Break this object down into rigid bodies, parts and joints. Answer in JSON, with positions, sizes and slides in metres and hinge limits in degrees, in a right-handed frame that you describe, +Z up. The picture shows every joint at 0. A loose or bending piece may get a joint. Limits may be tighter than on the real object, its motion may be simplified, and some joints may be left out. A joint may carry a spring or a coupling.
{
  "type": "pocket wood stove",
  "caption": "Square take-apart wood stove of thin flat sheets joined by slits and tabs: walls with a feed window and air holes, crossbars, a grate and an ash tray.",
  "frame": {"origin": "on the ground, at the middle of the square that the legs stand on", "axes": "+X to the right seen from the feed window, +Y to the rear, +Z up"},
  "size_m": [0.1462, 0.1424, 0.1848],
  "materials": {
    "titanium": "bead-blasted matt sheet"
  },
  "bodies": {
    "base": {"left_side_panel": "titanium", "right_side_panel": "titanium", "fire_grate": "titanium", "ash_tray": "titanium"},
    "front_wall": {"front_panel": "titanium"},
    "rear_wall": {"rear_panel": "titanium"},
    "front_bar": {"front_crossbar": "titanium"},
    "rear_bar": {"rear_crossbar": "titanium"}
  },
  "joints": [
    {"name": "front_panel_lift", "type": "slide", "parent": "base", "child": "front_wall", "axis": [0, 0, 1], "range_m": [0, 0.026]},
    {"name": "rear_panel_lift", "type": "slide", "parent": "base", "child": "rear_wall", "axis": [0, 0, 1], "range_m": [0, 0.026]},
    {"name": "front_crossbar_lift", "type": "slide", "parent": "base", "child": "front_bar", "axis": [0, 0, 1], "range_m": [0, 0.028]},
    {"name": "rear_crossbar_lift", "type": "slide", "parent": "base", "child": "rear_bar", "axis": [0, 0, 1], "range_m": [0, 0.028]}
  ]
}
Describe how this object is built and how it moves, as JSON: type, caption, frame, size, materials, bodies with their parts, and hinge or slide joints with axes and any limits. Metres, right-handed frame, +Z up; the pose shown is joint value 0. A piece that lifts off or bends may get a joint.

--

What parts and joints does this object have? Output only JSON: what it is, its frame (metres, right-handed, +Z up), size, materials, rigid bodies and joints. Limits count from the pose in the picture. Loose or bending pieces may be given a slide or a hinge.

◆ Challenge
Find each line with the string "object" and copy it out.

◆ Full answer
Break this object down into rigid bodies, parts and joints. Answer in JSON, with positions, sizes and slides in metres and hinge limits in degrees, in a right-handed frame that you describe, +Z up. The picture shows every joint at 0. A loose or bending piece may get a joint. Limits may be tighter than on the real object, its motion may be simplified, and some joints may be left out. A joint may carry a spring or a coupling.
Describe how this object is built and how it moves, as JSON: type, caption, frame, size, materials, bodies with their parts, and hinge or slide joints with axes and any limits. Metres, right-handed frame, +Z up; the pose shown is joint value 0. A piece that lifts off or bends may get a joint.
What parts and joints does this object have? Output only JSON: what it is, its frame (metres, right-handed, +Z up), size, materials, rigid bodies and joints. Limits count from the pose in the picture. Loose or bending pieces may be given a slide or a hinge.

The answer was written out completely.